### Dataset excerpt
[start]

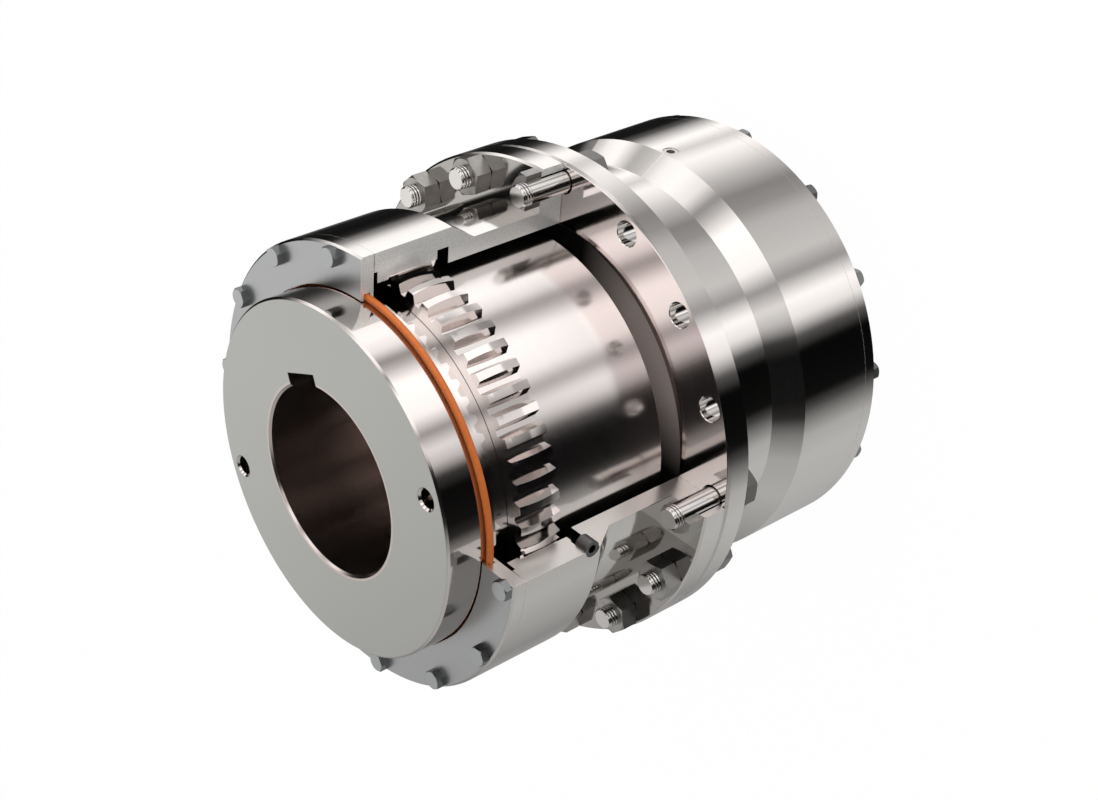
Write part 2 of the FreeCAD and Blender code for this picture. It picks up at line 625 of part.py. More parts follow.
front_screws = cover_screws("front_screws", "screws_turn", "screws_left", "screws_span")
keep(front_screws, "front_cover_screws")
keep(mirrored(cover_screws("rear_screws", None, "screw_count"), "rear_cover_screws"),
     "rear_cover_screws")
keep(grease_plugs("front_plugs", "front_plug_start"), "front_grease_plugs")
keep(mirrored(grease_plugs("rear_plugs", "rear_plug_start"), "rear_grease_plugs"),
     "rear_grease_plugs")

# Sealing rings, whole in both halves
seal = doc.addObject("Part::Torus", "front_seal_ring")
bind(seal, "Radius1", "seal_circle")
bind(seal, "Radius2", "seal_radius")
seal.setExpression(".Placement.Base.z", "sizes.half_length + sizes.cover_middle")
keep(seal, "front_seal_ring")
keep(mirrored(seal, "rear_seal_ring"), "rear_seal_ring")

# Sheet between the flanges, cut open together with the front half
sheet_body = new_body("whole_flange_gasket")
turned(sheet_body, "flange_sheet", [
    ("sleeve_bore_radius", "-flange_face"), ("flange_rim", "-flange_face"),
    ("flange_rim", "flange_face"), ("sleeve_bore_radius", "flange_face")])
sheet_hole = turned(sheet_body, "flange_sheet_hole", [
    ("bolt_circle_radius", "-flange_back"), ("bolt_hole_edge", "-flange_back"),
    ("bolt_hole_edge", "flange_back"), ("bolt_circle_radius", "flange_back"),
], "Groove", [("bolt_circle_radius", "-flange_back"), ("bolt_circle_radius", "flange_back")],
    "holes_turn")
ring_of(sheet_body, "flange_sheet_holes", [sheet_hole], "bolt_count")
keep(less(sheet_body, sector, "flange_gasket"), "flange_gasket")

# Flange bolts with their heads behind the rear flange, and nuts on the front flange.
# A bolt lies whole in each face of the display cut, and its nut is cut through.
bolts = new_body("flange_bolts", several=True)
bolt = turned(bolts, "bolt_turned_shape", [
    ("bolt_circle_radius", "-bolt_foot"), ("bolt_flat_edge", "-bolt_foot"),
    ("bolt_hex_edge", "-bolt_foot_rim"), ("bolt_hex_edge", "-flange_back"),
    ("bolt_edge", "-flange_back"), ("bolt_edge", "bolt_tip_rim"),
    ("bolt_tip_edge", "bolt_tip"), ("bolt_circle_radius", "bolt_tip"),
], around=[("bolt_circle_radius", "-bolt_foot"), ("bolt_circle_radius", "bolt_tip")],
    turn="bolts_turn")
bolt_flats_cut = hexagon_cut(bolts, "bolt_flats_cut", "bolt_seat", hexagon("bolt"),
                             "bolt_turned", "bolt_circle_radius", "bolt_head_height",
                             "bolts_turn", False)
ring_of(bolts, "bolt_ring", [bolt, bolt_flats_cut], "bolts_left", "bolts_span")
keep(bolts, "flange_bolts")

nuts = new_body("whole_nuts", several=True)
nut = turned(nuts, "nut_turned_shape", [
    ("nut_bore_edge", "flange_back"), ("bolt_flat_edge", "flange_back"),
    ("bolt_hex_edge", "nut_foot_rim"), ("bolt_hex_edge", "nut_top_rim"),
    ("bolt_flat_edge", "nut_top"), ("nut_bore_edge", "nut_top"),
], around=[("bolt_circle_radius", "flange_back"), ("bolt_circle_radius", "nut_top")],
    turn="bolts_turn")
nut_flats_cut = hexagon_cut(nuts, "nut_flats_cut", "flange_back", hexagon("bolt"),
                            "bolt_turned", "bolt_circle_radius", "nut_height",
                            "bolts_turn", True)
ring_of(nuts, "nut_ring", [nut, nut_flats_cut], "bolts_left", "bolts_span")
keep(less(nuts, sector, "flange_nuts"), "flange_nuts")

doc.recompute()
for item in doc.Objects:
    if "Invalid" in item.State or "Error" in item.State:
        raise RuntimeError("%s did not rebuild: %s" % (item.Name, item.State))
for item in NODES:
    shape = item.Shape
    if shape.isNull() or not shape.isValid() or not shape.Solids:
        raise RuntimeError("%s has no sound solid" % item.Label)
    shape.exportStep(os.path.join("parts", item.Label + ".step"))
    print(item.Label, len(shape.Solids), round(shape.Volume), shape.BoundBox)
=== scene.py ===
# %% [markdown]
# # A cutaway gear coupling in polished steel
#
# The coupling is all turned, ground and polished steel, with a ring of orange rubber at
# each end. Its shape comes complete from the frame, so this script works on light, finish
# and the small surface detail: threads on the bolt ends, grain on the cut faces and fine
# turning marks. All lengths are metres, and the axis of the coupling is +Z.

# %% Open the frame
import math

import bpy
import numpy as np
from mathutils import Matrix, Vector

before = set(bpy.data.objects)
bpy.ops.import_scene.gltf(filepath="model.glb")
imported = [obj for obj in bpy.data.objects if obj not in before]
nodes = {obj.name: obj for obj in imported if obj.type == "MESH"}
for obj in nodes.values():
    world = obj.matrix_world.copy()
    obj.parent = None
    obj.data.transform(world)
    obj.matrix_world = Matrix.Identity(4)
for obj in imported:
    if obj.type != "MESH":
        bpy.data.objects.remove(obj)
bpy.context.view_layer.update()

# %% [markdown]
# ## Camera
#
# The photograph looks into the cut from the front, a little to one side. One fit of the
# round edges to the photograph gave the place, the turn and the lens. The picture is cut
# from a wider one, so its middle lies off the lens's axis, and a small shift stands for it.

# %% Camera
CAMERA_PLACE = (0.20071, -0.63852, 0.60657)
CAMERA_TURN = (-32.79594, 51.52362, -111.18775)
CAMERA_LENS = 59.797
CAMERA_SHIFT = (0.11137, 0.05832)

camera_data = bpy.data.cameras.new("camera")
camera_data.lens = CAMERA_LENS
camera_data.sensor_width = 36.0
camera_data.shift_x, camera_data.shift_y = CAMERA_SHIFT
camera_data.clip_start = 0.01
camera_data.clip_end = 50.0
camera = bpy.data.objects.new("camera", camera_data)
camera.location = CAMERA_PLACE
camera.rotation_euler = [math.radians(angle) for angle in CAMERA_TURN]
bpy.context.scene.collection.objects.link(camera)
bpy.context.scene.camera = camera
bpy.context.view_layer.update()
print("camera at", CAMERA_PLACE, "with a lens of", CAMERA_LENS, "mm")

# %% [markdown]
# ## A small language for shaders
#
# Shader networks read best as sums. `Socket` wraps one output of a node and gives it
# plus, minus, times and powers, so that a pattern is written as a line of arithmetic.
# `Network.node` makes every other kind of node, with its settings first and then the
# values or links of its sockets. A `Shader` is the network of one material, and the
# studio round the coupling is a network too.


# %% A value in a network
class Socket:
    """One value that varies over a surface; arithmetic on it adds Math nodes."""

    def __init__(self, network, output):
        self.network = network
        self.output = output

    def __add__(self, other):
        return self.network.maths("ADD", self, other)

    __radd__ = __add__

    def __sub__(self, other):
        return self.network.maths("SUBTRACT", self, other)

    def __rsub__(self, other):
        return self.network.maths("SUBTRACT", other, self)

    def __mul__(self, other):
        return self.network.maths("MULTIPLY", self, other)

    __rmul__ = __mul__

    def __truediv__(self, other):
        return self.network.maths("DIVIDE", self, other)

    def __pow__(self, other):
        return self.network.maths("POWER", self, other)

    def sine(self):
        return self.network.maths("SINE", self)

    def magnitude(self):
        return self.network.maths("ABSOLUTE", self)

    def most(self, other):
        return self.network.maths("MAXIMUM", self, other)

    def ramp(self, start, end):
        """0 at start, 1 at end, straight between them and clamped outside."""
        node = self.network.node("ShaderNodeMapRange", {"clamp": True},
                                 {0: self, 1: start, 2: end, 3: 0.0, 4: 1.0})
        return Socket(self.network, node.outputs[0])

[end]
[start]

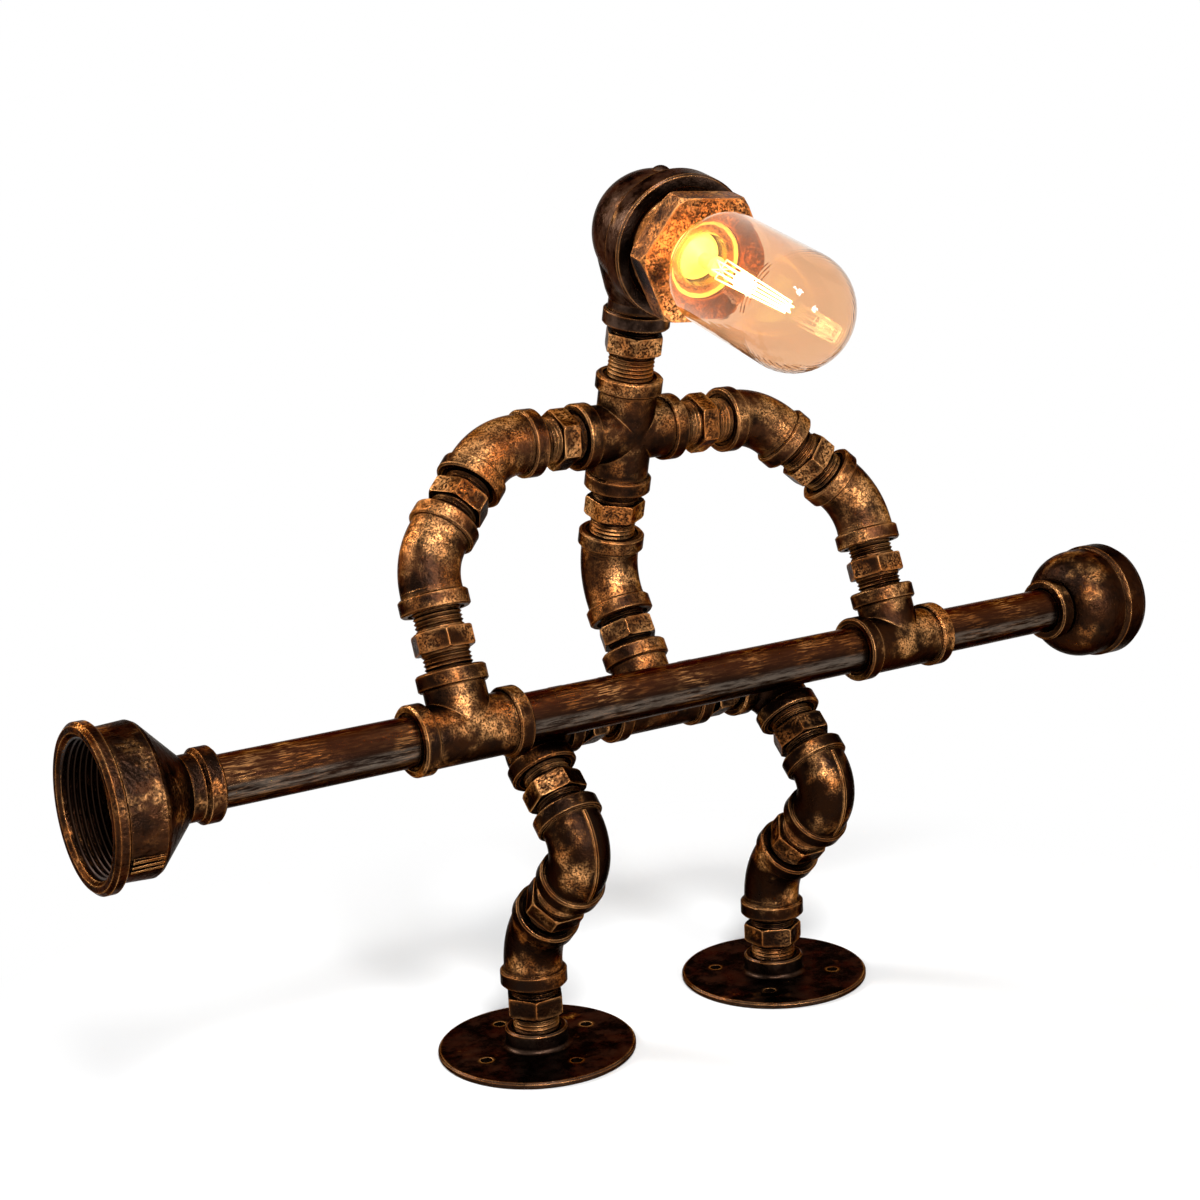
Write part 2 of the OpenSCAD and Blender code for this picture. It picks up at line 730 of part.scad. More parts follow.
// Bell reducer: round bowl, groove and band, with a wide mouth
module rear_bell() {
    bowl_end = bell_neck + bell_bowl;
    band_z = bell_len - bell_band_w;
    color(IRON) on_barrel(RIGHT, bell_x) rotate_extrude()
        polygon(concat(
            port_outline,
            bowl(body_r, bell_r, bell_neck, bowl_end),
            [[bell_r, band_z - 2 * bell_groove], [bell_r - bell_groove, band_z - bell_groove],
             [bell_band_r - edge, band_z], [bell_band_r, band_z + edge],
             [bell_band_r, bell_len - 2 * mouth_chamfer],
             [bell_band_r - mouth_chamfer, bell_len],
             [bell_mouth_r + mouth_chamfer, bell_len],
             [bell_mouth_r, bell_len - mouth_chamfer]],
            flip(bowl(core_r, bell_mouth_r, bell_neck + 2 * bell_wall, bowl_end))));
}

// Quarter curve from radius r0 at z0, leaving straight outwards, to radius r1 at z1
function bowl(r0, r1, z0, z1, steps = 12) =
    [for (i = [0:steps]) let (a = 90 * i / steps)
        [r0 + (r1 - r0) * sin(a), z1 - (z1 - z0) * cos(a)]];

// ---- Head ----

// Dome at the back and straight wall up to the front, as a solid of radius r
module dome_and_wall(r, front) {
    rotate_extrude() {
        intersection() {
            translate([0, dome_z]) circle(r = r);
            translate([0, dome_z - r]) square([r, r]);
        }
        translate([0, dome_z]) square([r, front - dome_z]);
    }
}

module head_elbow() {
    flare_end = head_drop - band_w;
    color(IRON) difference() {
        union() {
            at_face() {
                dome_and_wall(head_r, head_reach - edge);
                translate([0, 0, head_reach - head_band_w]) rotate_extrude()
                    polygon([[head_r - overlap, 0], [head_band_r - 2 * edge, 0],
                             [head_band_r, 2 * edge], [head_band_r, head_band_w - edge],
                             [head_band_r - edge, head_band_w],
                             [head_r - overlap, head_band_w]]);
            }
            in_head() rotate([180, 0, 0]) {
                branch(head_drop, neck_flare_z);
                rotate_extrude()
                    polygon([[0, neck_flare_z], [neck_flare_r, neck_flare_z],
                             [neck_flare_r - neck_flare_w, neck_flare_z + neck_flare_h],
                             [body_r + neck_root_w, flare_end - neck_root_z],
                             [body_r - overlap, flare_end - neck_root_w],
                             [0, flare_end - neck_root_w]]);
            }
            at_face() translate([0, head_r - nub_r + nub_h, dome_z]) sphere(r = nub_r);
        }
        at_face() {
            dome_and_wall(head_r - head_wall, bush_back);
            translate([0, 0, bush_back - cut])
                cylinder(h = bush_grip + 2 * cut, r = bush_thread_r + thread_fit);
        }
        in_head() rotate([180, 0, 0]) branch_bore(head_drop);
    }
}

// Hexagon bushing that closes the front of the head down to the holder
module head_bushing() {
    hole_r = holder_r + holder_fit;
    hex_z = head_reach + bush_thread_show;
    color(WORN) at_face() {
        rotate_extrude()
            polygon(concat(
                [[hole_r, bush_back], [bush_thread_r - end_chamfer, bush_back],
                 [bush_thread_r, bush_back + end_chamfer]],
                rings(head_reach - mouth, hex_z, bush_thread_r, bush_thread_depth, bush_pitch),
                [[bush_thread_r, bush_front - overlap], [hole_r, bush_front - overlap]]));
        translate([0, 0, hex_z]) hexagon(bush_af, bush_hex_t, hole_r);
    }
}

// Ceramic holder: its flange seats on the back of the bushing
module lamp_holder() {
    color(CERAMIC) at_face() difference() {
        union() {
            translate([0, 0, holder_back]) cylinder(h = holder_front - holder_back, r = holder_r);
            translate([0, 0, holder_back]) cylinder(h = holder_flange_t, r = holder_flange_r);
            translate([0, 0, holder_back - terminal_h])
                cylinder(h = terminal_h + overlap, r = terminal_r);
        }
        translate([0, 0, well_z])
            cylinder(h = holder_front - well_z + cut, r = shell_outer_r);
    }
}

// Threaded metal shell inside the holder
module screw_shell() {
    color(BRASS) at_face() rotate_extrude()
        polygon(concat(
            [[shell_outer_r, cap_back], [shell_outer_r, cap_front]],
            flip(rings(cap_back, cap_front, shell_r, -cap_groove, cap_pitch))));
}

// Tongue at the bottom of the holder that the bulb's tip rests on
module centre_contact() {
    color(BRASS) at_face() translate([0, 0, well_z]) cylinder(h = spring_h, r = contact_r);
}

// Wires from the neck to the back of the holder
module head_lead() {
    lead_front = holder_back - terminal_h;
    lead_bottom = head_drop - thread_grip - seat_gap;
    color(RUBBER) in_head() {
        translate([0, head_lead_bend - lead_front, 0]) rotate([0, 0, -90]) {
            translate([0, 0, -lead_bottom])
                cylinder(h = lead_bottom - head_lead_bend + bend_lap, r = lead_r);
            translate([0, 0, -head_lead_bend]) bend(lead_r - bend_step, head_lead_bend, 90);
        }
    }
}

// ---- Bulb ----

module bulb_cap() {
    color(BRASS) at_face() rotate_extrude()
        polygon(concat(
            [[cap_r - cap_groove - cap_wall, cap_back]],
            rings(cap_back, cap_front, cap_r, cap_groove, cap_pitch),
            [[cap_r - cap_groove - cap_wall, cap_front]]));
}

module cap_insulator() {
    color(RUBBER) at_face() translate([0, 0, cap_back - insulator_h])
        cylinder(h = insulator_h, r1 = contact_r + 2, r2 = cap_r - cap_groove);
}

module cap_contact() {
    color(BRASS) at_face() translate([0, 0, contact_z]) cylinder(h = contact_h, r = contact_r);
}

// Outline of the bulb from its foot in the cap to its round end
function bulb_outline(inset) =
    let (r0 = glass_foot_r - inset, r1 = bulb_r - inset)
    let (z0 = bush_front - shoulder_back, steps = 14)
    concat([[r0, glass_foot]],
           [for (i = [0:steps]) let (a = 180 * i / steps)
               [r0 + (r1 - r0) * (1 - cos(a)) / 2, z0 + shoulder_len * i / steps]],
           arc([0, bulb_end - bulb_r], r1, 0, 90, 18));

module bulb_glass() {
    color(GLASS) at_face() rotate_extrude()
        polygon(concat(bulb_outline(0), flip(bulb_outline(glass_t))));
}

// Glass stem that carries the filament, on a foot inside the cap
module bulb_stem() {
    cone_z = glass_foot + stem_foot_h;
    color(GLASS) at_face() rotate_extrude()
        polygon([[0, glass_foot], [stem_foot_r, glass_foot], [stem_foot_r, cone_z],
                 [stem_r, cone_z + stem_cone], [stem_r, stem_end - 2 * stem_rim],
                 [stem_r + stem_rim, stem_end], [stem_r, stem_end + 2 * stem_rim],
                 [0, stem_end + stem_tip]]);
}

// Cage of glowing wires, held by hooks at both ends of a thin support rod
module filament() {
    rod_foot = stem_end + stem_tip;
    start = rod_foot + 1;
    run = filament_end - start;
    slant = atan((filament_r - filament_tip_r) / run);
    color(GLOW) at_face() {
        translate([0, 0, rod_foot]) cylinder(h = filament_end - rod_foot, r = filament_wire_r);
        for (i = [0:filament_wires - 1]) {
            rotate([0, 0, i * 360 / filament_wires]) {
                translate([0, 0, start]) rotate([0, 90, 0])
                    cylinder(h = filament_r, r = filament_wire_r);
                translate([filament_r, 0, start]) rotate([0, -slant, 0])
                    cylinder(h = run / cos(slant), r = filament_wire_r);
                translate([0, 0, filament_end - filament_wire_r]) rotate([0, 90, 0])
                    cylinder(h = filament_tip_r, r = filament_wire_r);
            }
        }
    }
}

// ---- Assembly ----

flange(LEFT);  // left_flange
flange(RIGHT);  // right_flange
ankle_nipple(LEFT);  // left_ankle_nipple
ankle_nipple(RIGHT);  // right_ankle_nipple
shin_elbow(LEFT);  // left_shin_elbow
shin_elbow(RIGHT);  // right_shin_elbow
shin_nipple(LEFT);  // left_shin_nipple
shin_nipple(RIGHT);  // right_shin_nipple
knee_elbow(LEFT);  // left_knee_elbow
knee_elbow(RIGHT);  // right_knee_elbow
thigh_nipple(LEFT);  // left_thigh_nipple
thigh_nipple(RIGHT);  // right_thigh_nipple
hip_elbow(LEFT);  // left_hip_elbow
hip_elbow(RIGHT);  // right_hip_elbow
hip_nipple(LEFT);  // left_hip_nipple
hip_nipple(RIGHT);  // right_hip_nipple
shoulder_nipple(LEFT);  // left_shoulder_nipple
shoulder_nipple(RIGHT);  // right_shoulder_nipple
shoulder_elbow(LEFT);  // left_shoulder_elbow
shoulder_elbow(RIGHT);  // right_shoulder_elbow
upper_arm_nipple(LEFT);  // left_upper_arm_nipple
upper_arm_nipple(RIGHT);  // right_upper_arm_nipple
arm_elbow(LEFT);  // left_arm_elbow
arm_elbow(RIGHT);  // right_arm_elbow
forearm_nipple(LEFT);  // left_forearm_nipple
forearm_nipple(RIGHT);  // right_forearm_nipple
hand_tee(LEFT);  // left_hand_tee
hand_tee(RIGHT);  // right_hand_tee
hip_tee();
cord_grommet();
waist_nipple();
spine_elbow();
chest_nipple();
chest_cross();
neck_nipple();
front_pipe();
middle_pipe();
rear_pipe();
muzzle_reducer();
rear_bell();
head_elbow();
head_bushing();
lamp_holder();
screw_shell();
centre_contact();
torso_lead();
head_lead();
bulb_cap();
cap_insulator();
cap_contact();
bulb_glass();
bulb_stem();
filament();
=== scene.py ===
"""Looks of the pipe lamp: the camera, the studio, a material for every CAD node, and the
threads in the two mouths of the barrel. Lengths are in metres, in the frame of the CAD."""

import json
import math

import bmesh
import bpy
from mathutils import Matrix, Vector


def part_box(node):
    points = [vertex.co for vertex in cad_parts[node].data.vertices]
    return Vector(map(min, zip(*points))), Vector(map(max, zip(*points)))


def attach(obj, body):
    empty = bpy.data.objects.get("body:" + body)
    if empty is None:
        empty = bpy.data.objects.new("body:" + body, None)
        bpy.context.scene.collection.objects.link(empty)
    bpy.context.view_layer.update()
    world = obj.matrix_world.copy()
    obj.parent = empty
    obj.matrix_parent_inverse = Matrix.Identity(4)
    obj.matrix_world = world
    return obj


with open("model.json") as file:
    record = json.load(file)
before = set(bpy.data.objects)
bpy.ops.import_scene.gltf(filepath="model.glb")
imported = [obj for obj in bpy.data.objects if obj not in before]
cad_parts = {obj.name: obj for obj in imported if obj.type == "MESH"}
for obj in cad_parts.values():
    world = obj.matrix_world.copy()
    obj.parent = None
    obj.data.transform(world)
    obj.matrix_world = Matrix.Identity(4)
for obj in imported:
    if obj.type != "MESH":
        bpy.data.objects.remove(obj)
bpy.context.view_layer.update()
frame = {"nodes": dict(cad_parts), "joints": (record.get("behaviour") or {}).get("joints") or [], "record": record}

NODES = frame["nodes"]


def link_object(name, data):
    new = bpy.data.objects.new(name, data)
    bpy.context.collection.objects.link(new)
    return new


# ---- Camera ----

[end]

### Given instruction
Retype the entries above exactly, but only from the line containing "doc.recompute()" through the line containing "import numpy as np", both included.

### Response below
doc.recompute()
for item in doc.Objects:
    if "Invalid" in item.State or "Error" in item.State:
        raise RuntimeError("%s did not rebuild: %s" % (item.Name, item.State))
for item in NODES:
    shape = item.Shape
    if shape.isNull() or not shape.isValid() or not shape.Solids:
        raise RuntimeError("%s has no sound solid" % item.Label)
    shape.exportStep(os.path.join("parts", item.Label + ".step"))
    print(item.Label, len(shape.Solids), round(shape.Volume), shape.BoundBox)
=== scene.py ===
# %% [markdown]
# # A cutaway gear coupling in polished steel
#
# The coupling is all turned, ground and polished steel, with a ring of orange rubber at
# each end. Its shape comes complete from the frame, so this script works on light, finish
# and the small surface detail: threads on the bolt ends, grain on the cut faces and fine
# turning marks. All lengths are metres, and the axis of the coupling is +Z.

# %% Open the frame
import math

import bpy
import numpy as np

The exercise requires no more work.